Start
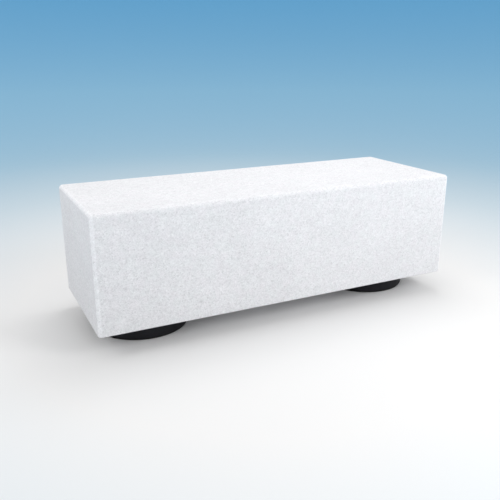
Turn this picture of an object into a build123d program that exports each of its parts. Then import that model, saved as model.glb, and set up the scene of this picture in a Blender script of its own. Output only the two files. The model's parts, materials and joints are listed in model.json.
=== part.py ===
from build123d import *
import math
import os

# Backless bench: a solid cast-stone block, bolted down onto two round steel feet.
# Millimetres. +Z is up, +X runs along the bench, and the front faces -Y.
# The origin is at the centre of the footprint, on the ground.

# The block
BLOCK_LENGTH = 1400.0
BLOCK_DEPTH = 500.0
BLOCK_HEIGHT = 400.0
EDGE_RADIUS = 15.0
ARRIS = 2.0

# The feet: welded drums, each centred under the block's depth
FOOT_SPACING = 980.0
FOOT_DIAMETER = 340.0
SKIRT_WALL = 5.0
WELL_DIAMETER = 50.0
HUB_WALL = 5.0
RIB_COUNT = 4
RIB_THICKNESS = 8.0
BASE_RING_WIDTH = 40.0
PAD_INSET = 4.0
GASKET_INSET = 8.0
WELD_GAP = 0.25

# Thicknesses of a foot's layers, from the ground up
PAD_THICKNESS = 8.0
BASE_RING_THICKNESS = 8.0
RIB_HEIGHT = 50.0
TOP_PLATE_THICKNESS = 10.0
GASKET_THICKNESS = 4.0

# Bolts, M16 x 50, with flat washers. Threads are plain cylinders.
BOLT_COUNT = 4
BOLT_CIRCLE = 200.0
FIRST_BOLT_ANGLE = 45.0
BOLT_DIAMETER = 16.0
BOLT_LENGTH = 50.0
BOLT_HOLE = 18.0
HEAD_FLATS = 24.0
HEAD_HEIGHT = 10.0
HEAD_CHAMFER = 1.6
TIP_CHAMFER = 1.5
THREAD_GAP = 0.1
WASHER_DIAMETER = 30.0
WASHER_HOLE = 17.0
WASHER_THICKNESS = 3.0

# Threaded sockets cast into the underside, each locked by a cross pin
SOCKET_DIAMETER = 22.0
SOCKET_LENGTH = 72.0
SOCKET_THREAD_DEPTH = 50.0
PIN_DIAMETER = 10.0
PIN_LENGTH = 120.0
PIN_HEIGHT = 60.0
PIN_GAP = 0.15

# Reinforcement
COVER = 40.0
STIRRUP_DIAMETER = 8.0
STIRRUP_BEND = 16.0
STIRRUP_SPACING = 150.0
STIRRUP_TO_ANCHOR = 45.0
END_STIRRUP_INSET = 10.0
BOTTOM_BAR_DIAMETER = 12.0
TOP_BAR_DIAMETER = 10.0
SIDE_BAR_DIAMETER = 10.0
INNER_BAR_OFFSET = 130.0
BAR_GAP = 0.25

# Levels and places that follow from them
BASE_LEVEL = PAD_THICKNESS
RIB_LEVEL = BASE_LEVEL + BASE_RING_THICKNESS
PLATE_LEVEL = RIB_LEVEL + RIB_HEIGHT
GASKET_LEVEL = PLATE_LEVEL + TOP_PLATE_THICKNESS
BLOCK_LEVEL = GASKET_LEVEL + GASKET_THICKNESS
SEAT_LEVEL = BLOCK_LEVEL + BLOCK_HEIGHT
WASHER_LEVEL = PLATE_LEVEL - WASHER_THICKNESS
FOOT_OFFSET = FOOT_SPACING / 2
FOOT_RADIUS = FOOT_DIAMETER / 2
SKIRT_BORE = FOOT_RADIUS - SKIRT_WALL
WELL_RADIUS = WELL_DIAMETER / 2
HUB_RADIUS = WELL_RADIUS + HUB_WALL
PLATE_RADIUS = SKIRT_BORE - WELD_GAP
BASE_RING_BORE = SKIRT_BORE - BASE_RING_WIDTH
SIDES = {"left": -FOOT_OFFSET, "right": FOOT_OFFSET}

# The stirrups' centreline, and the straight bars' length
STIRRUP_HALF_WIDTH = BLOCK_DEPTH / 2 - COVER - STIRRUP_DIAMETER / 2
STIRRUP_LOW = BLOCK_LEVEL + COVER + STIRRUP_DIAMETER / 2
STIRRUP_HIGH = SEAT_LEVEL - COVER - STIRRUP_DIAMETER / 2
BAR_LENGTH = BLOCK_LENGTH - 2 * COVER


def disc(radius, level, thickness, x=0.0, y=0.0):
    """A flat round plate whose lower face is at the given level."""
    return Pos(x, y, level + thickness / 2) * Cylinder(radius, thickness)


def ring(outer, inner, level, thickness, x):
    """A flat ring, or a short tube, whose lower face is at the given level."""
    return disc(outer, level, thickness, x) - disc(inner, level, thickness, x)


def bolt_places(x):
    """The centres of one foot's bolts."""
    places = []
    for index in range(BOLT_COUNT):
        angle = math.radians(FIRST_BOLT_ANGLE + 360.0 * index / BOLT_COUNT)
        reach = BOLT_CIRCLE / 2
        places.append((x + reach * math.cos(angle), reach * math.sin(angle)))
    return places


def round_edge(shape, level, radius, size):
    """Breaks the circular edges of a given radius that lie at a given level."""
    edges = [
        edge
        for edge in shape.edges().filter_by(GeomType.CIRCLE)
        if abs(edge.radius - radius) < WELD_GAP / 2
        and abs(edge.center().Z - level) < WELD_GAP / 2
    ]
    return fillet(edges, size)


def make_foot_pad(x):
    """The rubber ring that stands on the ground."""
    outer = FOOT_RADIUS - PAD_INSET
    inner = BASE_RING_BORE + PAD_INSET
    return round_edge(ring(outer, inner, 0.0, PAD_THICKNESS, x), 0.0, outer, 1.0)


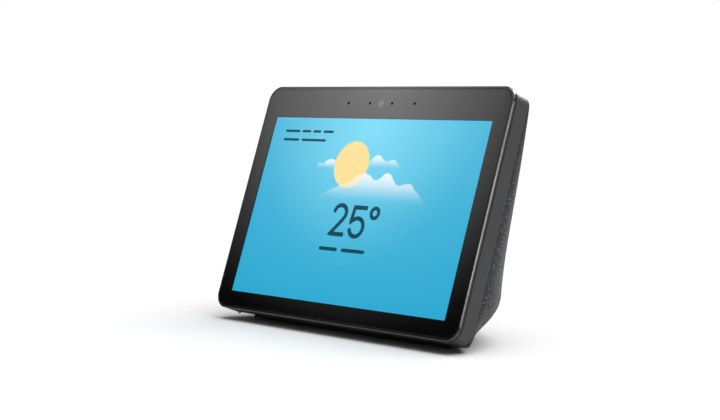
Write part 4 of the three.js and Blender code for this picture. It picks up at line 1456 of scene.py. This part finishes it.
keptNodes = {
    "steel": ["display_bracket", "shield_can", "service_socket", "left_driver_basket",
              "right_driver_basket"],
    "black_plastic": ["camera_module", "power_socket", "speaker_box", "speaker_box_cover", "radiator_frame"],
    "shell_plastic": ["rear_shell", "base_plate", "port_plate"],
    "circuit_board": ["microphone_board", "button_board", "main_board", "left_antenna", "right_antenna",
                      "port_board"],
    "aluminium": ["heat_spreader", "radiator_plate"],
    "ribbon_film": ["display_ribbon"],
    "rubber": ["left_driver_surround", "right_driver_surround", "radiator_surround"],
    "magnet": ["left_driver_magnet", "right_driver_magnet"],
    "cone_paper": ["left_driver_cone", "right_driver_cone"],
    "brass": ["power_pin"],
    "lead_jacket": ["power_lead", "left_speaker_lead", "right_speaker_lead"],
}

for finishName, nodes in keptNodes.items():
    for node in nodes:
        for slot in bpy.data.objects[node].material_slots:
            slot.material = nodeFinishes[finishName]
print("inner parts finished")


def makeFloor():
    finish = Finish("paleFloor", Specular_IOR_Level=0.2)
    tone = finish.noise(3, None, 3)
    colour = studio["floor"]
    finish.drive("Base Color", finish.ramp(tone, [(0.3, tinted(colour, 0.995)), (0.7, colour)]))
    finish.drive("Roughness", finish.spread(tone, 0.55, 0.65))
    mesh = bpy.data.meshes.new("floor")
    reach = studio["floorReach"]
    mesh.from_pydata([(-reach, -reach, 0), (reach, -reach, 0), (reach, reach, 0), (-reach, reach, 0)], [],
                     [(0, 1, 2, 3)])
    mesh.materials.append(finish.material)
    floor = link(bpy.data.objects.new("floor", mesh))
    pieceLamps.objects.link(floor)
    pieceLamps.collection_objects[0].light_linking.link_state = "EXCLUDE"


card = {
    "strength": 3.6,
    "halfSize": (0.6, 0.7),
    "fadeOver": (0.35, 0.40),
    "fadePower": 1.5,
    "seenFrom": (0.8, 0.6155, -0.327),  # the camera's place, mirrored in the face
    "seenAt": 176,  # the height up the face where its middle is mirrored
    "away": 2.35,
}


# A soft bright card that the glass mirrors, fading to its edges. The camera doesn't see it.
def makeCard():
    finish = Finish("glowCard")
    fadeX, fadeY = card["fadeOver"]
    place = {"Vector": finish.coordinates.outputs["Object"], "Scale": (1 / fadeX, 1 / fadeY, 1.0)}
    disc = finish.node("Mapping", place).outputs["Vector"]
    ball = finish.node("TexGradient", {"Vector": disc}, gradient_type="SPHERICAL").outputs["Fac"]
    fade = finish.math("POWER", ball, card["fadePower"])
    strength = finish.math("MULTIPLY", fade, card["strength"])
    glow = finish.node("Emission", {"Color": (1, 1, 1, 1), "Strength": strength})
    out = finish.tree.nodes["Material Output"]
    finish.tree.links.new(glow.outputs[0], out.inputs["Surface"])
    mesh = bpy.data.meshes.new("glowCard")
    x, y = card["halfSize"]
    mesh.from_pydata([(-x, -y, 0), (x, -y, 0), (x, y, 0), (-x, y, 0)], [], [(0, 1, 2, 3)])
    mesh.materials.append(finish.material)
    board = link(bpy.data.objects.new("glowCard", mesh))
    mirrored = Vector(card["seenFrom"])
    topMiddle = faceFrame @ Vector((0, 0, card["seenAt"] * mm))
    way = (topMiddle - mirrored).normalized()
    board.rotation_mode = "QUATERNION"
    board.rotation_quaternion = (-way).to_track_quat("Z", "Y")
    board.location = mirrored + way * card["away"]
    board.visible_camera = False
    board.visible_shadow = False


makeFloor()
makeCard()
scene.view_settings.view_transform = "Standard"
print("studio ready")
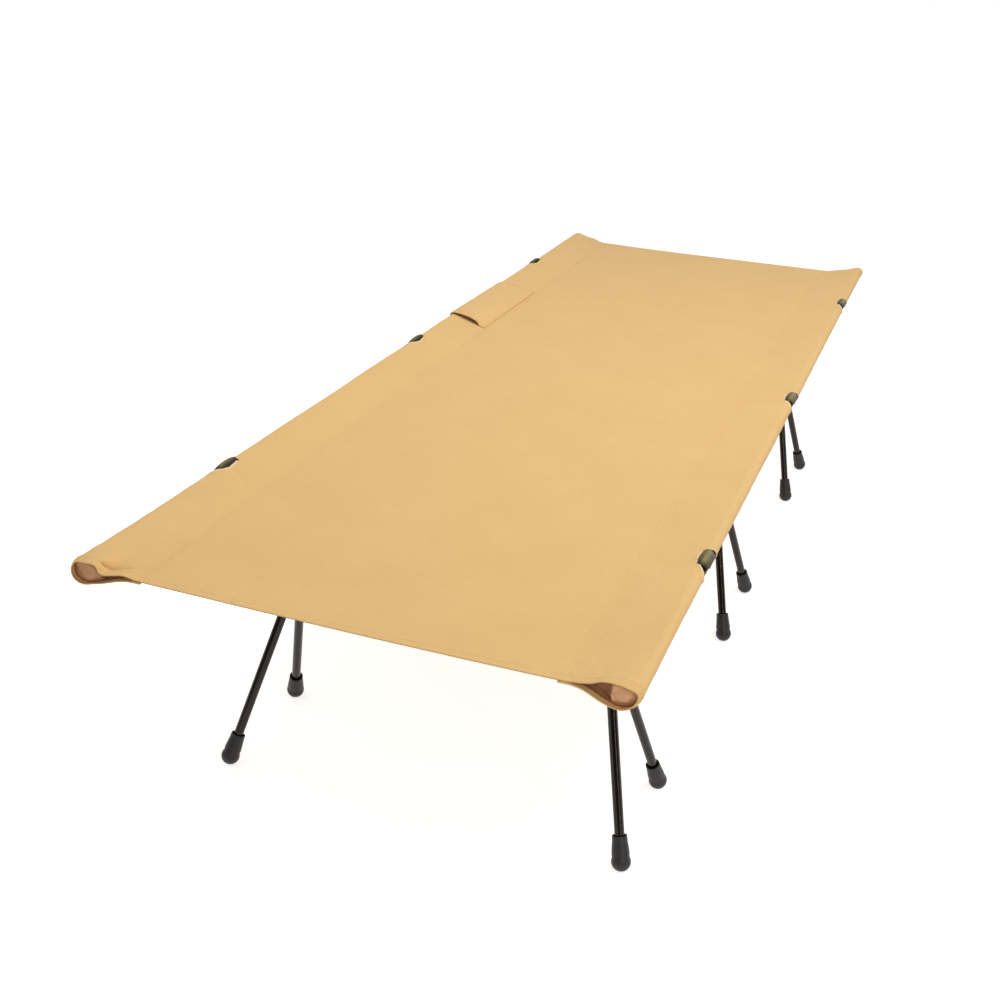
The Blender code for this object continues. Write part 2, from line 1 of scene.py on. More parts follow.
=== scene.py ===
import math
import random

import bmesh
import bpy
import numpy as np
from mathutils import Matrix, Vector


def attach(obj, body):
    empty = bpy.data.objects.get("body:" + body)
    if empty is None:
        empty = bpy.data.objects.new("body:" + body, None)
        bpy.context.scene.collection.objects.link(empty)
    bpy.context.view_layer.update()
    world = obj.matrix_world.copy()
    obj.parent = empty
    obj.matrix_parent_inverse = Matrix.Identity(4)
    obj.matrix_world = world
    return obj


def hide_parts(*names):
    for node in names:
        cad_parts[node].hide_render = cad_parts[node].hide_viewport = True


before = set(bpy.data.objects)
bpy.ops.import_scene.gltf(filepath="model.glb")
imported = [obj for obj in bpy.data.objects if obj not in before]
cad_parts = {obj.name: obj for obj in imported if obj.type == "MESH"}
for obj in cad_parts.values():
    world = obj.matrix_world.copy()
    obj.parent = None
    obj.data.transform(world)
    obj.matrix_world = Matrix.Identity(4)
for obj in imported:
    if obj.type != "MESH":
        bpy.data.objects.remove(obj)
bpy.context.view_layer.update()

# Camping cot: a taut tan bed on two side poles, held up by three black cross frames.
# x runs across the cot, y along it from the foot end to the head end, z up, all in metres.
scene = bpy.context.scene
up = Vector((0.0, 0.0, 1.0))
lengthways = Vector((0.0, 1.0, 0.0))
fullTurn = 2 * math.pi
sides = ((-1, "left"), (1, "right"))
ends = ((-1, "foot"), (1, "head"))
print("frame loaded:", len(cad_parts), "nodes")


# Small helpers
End
• EXERCISE DIRECTIONS: Report how many lines in this data include the string "body", and nothing else.

• SOLUTION TO THIS TASK: 3